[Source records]
_ _ _ _ _ _ _

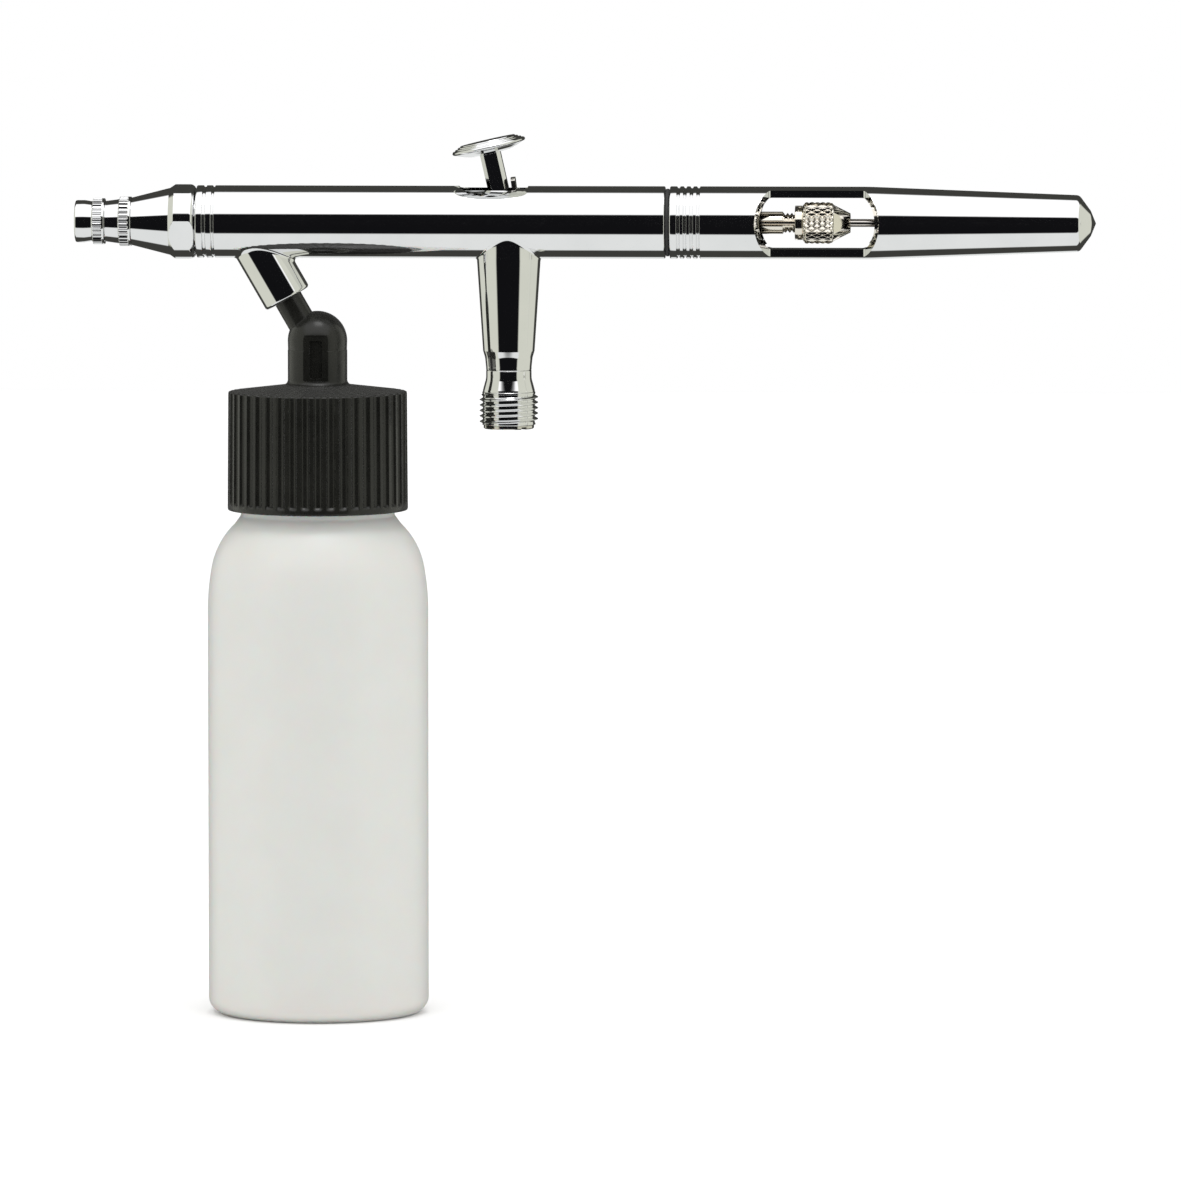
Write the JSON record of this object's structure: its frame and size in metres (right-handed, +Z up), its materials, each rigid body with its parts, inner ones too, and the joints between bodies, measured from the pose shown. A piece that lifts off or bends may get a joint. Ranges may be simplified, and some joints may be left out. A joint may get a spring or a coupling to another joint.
{
  "type": "airbrush gun",
  "caption": "Bottle-fed double-action airbrush: chrome barrel, finger trigger, air inlet below, windowed handle and a swivelling screw-on paint bottle.",
  "frame": {"origin": "on the air stem's axis, at the lower end of the air inlet thread", "axes": "+X along the barrel towards the handle, spray leaves towards -X, +Z up towards the trigger"},
  "size_m": [0.1697, 0.0368, 0.1468],
  "materials": {
    "chrome_plate": "mirror polished",
    "nickel_plate": "polished nickel",
    "warm_nickel": "turned, bright",
    "brass_turned": "turned",
    "needle_steel": "ground and polished",
    "spring_steel": "drawn wire",
    "white_ptfe": "waxy",
    "black_rubber": "soft",
    "black_plastic": "moulded, satin",
    "liner_foam": "closed-cell foam",
    "tube_plastic": "translucent",
    "bottle_plastic": "translucent, satin"
  },
  "bodies": {
    "gun_body": {"barrel": "chrome_plate", "air_stem": "chrome_plate", "paint_socket": "chrome_plate", "head": "chrome_plate", "head_seal": "white_ptfe", "fluid_nozzle": "nickel_plate", "needle_packing": "white_ptfe", "packing_screw": "brass_turned", "valve_body": "chrome_plate", "valve_spring": "spring_steel", "handle_ring": "black_rubber"},
    "nozzle_cap": {"nozzle_cap": "chrome_plate"},
    "needle_cap": {"needle_cap": "chrome_plate"},
    "spring_case": {"spring_case": "warm_nickel", "needle_spring": "spring_steel"},
    "needle_carriage": {"needle": "needle_steel", "chucking_guide": "warm_nickel"},
    "chuck_nut": {"chuck_nut": "warm_nickel"},
    "handle": {"handle": "chrome_plate"},
    "piston": {"valve_piston": "brass_turned", "trigger_pin": "needle_steel", "piston_seal": "black_rubber", "valve_rod": "brass_turned", "valve_seal": "black_rubber"},
    "trigger": {"trigger": "chrome_plate"},
    "aux_lever": {"aux_lever": "nickel_plate"},
    "guide_screw": {"valve_guide_screw": "nickel_plate"},
    "bottle_cap": {"bottle_cap": "black_plastic", "cap_liner": "liner_foam", "siphon_tube": "tube_plastic"},
    "bottle": {"bottle": "bottle_plastic"}
  },
  "joints": [
    {"name": "nozzle_cap_off", "type": "slide", "parent": "gun_body", "child": "nozzle_cap", "axis": [-1, 0, 0], "range_m": [0, 0.012]},
    {"name": "needle_cap_off", "type": "slide", "parent": "nozzle_cap", "child": "needle_cap", "axis": [-1, 0, 0], "range_m": [0, 0.01]},
    {"name": "spring_case_turn", "type": "hinge", "parent": "gun_body", "child": "spring_case", "pos_m": [0.03, 0, 0.0337], "axis": [1, 0, 0], "range_deg": [-360, 360]},
    {"name": "trigger_press", "type": "slide", "parent": "gun_body", "child": "piston", "axis": [0, 0, -1], "range_m": [0, 0.0016], "stiffness_N_per_m": 900, "springref_m": -0.0015, "deforming": ["valve_spring"]},
    {"name": "trigger_pull", "type": "hinge", "parent": "piston", "child": "trigger", "pos_m": [0.00035, 0, 0.0303], "axis": [0, 1, 0], "range_deg": [0, 14], "stiffness_Nm_per_rad": 0.0096, "springref_deg": -46.75},
    {"name": "aux_rock", "type": "hinge", "parent": "gun_body", "child": "aux_lever", "pos_m": [0.002, 0, 0.0313], "axis": [0, 1, 0], "range_deg": [0, 12.5]},
    {"name": "needle_draw", "type": "slide", "parent": "gun_body", "child": "needle_carriage", "axis": [1, 0, 0], "range_m": [0, 0.0012], "deforming": ["needle_spring"]},
    {"name": "chuck_nut_turn", "type": "hinge", "parent": "needle_carriage", "child": "chuck_nut", "pos_m": [0.05, 0, 0.0337], "axis": [1, 0, 0], "range_deg": [0, 720]},
    {"name": "handle_off", "type": "slide", "parent": "gun_body", "child": "handle", "axis": [1, 0, 0], "range_m": [0, 0.075]},
    {"name": "guide_screw_turn", "type": "hinge", "parent": "gun_body", "child": "guide_screw", "pos_m": [0, 0, 0], "axis": [0, 0, 1], "range_deg": [-360, 360]},
    {"name": "bottle_swivel", "type": "hinge", "parent": "gun_body", "child": "bottle_cap", "pos_m": [-0.0442, 0, 0.0337], "axis": [0.5, 0, -0.866], "range_deg": [-45, 45]},
    {"name": "bottle_off", "type": "slide", "parent": "bottle_cap", "child": "bottle", "axis": [0, 0, -1], "range_m": [0, 0.1]}
  ],
  "couplings": [
    {"joint": "needle_draw", "follows": "trigger_pull", "m_per_rad": 0.0049},
    {"joint": "aux_rock", "follows": "trigger_pull", "ratio": 0.892}
  ]
}
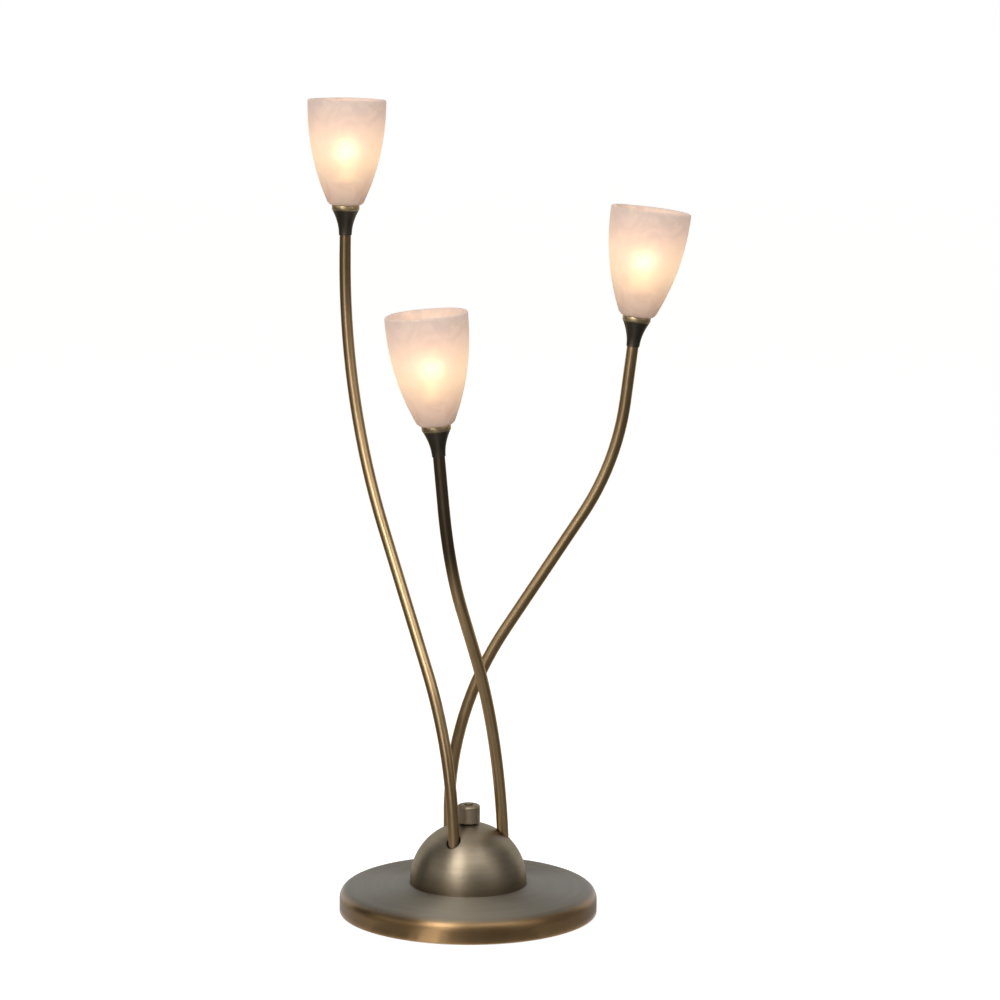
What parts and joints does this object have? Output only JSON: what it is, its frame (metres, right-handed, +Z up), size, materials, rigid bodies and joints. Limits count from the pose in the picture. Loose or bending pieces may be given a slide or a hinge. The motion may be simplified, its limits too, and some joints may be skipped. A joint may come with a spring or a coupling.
{
  "type": "tulip shade table lamp",
  "caption": "Table lamp with bent tube arms that rise from a domed round base, each carrying an upright tulip shaped frosted glass shade, and a dimmer knob on the dome.",
  "frame": {"origin": "centre of the felt's underside, on the table", "axes": "+Z up; the dimmer knob is on the Z axis; the viewer stands at -Y and the cable inlet is at +Y"},
  "size_m": [0.2662, 0.241, 0.5614],
  "materials": {
    "felt": "pressed felt",
    "cast_iron": "black painted casting",
    "brushed_bronze": "spun-brushed antique bronze, lacquered",
    "tube_bronze": "drawn tube, brushed antique bronze",
    "dark_bronze": "turned, dark antique bronze",
    "knob_bronze": "turned and brushed antique bronze",
    "alabaster_glass": "frosted glass with faint marbling",
    "bulb_glass": "clear glass",
    "filament": "drawn wire",
    "ceramic": "unglazed white ceramic",
    "rubber": "moulded rubber",
    "grommet_rubber": "moulded brown rubber",
    "plain_brass": "turned, bright",
    "ivory_plastic": "moulded",
    "black_plastic": "moulded",
    "wire_sheath": "smooth flexible sheath",
    "zinc_steel": "zinc plated"
  },
  "bodies": {
    "lamp": {"felt_pad": "felt", "bottom_plate": "zinc_steel", "bottom_plate_screws": "zinc_steel", "base_weight": "cast_iron", "base_disc": "brushed_bronze", "cable_grommet": "grommet_rubber", "terminal_block": "ivory_plastic", "terminal_screws": "plain_brass", "terminal_fixings": "zinc_steel", "dome_screws": "zinc_steel", "plate_standoffs": "plain_brass", "standoff_screws": "zinc_steel", "arm_plate": "zinc_steel", "arm_nuts": "plain_brass", "earth_screw": "plain_brass", "earth_lead": "wire_sheath", "dome": "brushed_bronze", "dimmer_body": "black_plastic", "dimmer_leads": "wire_sheath", "dimmer_nut": "plain_brass", "arm_tall": "tube_bronze", "arm_medium": "tube_bronze", "arm_short": "tube_bronze", "arm_lead_tall": "wire_sheath", "arm_lead_medium": "wire_sheath", "arm_lead_short": "wire_sheath", "cup_tall": "dark_bronze", "cup_medium": "dark_bronze", "cup_short": "dark_bronze", "nipple_tall": "plain_brass", "nipple_medium": "plain_brass", "nipple_short": "plain_brass", "seat_washer_tall": "rubber", "seat_washer_medium": "rubber", "seat_washer_short": "rubber", "glass_shade_tall": "alabaster_glass", "glass_shade_medium": "alabaster_glass", "glass_shade_short": "alabaster_glass", "clamp_washer_tall": "zinc_steel", "clamp_washer_medium": "zinc_steel", "clamp_washer_short": "zinc_steel", "lampholder_base_tall": "ceramic", "lampholder_base_medium": "ceramic", "lampholder_base_short": "ceramic", "lampholder_tall": "ceramic", "lampholder_medium": "ceramic", "lampholder_short": "ceramic", "holder_contacts": "plain_brass", "bulb_glass_tall": "bulb_glass", "bulb_glass_medium": "bulb_glass", "bulb_glass_short": "bulb_glass", "bulb_filament_tall": "filament", "bulb_filament_medium": "filament", "bulb_filament_short": "filament"},
    "dimmer": {"dimmer_shaft": "zinc_steel", "knob": "knob_bronze", "knob_set_screw": "zinc_steel"}
  },
  "joints": [
    {"name": "dimmer_turn", "type": "hinge", "parent": "lamp", "child": "dimmer", "pos_m": [0, 0, 0.063], "axis": [0, 0, 1], "range_deg": [0, 270]}
  ]
}
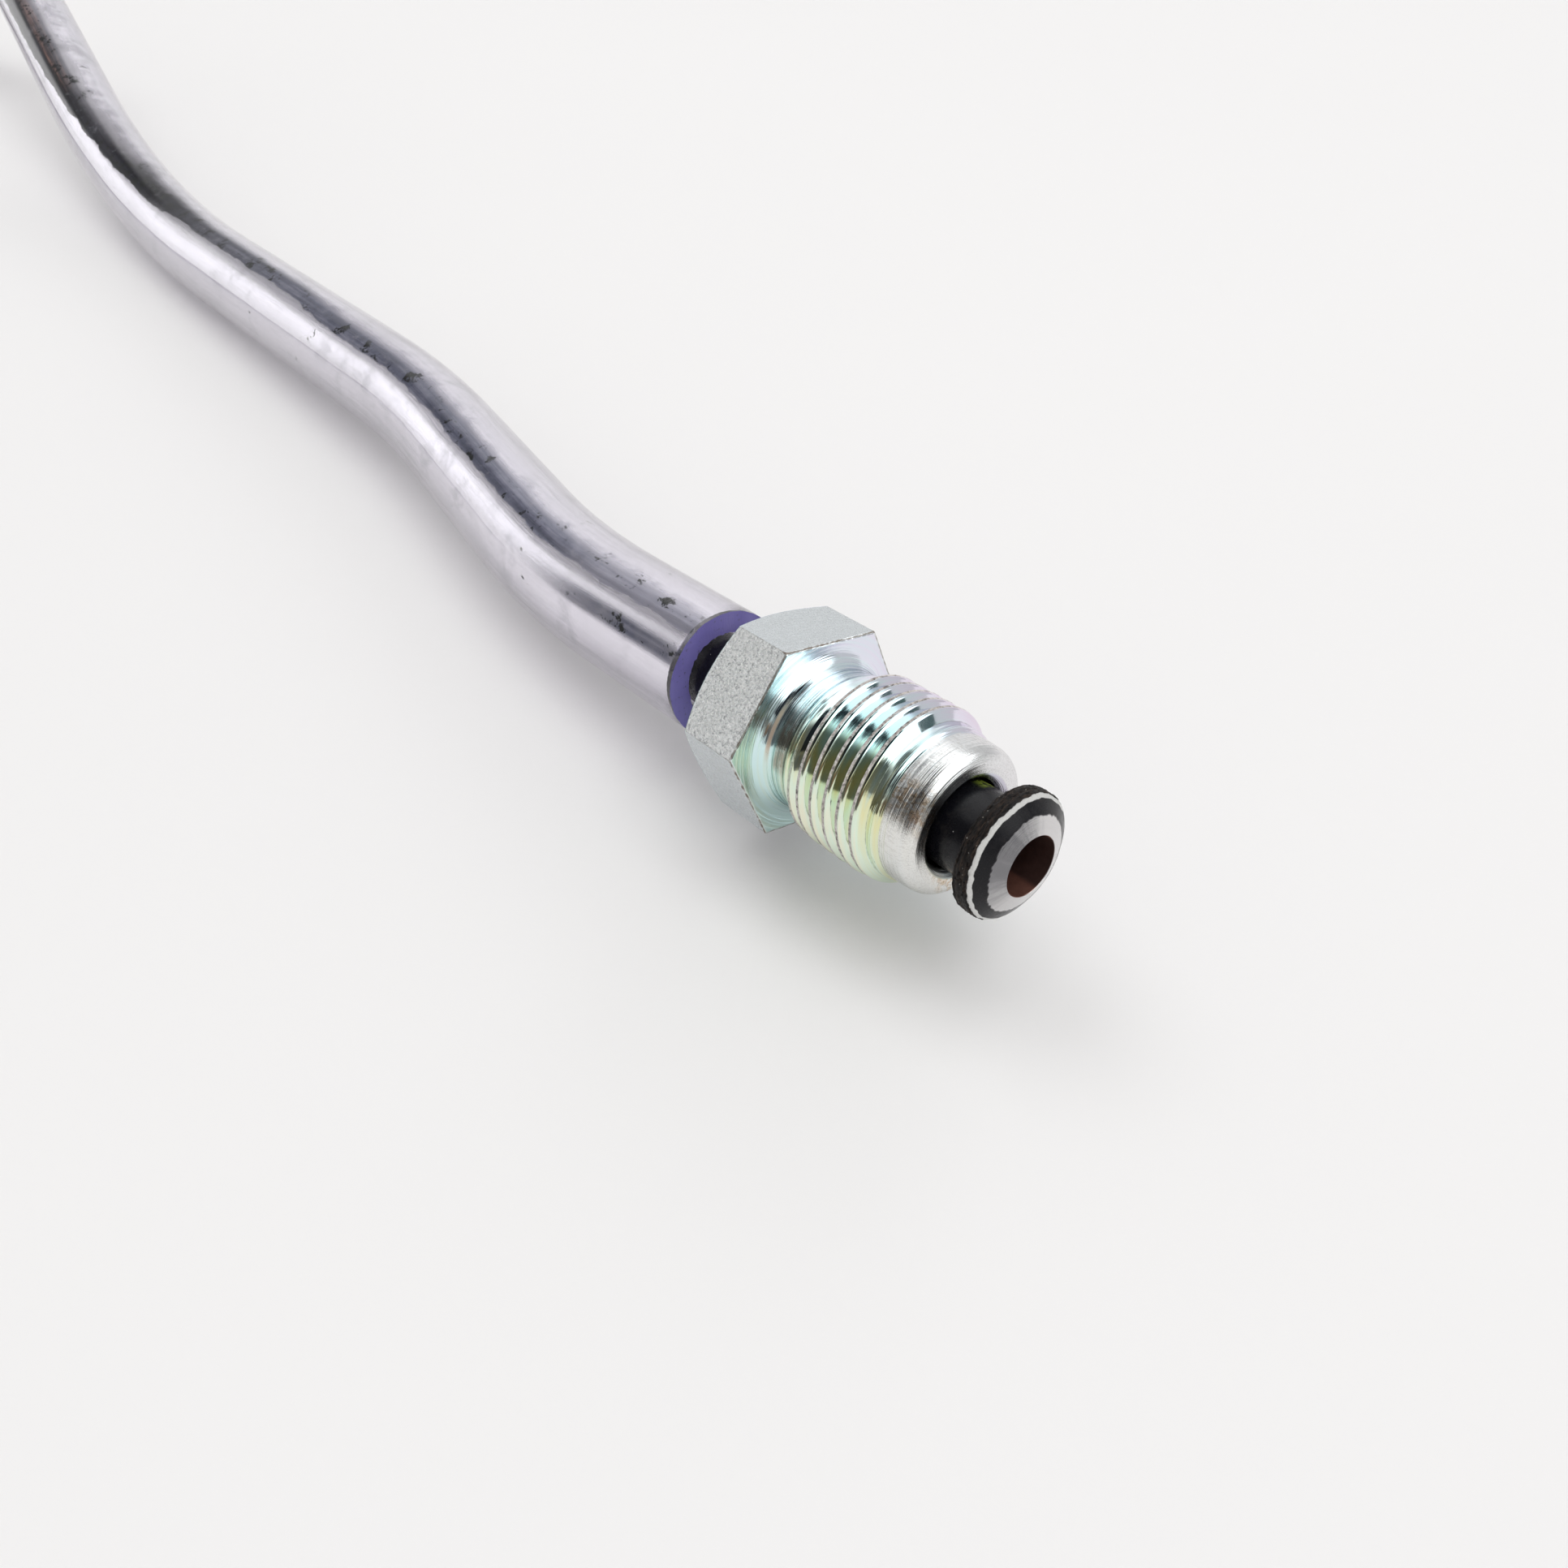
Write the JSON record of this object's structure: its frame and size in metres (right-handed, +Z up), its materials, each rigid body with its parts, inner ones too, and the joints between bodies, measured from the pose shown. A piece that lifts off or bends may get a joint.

_ _ _ _ _ _ _

--- What this task involves ---
Of the lines above, copy each that contains "frame".

--- Worked answer ---
Write the JSON record of this object's structure: its frame and size in metres (right-handed, +Z up), its materials, each rigid body with its parts, inner ones too, and the joints between bodies, measured from the pose shown. A piece that lifts off or bends may get a joint. Ranges may be simplified, and some joints may be left out. A joint may get a spring or a coupling to another joint.
  "frame": {"origin": "on the air stem's axis, at the lower end of the air inlet thread", "axes": "+X along the barrel towards the handle, spray leaves towards -X, +Z up towards the trigger"},
What parts and joints does this object have? Output only JSON: what it is, its frame (metres, right-handed, +Z up), size, materials, rigid bodies and joints. Limits count from the pose in the picture. Loose or bending pieces may be given a slide or a hinge. The motion may be simplified, its limits too, and some joints may be skipped. A joint may come with a spring or a coupling.
  "frame": {"origin": "centre of the felt's underside, on the table", "axes": "+Z up; the dimmer knob is on the Z axis; the viewer stands at -Y and the cable inlet is at +Y"},
Write the JSON record of this object's structure: its frame and size in metres (right-handed, +Z up), its materials, each rigid body with its parts, inner ones too, and the joints between bodies, measured from the pose shown. A piece that lifts off or bends may get a joint.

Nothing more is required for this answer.